ADVISING AS CO-LEARNING: LESSONS FROM QUEST UNIVERSITY CANADA

E. Gorham

Quest University Canada (CANADA)
Quest University Canada, the country’s first non-profit, independent liberal arts and sciences university, opened its doors to students in September 2007. Among its goals have been to engage undergraduate students across the curriculum and to help change the way Canadians think about university education. In five short years it has achieved the first of these goals and the university has been ranked number one in North America in five important categories in the 2010 and 2011 National Surveys of Student Engagement (NSSE). Two reasons for its success lie in integrating academic advising into the curriculum of the university and in helping students assume control of their own education in the advising process. A third is its focus on developmental mentoring—each student is advised relevant to his or her stage in an academic career and this assistance continues throughout the four years at Quest. After an intensive two-year program of required courses in the liberal arts, students create their own interdisciplinary majors. Consequently a central part of the educational process at Quest is helping students choose a “major” and craft an individual educational plan that meets their needs as active learners.
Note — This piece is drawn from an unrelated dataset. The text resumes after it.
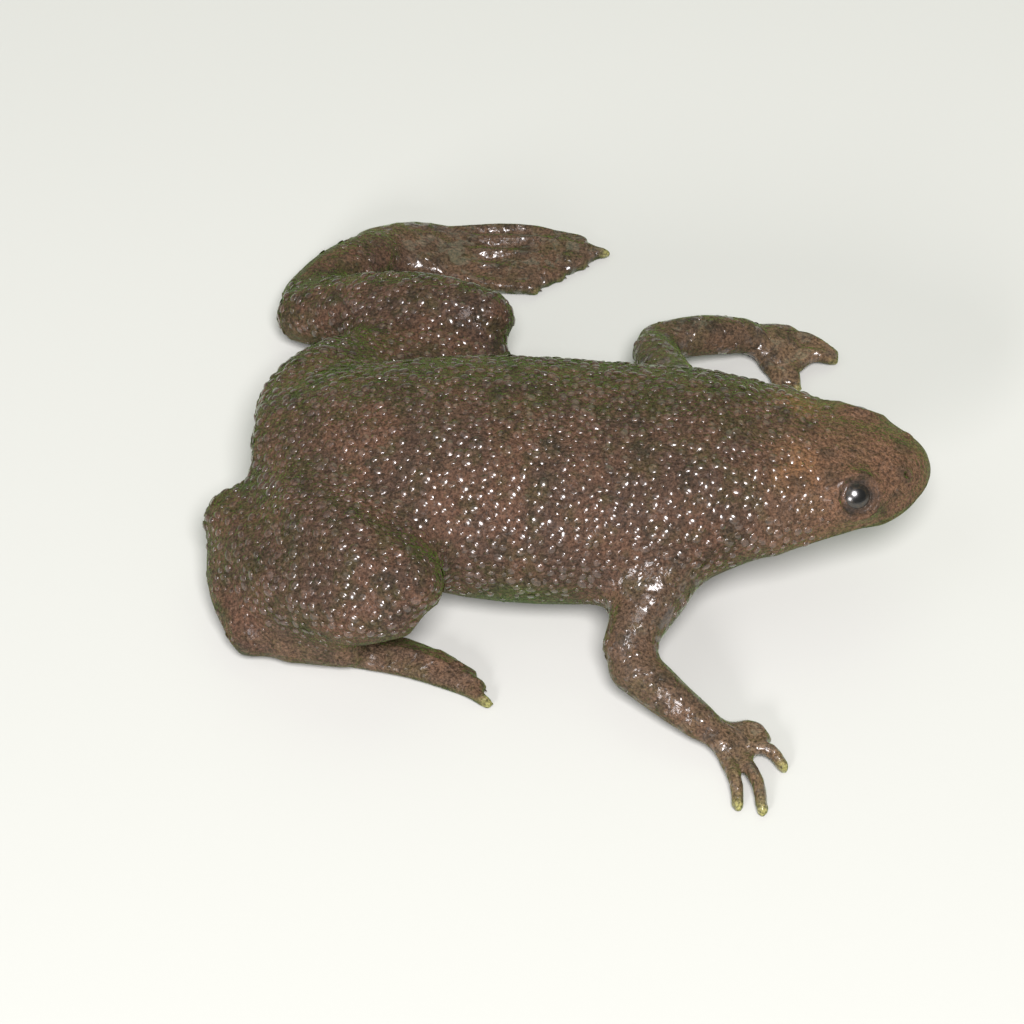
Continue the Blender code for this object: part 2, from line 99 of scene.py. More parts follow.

In this paper and presentation I would like to explain Quest’s overall program, but specifically the role of academic advising in fostering undergraduate student engagement in their own learning. Academic advising succeeds at Quest because students benefit from both in and out of class mentoring and the comprehensive advising program encourages students to think about their own studies in a systematic and critical way. It goes beyond “advising-as-teaching”, as Quest faculty members advise students as co-learners. The “advising-as-co-learning” model encourages faculty to prioritize academic advising in their pedagogical strategies, aids both parties in understanding the strengths and limitations of the advising process, and helps students develop a mature relationship with the faculty member. This, in turn, energizes students in their studies and eases their transition into a career and young adulthood.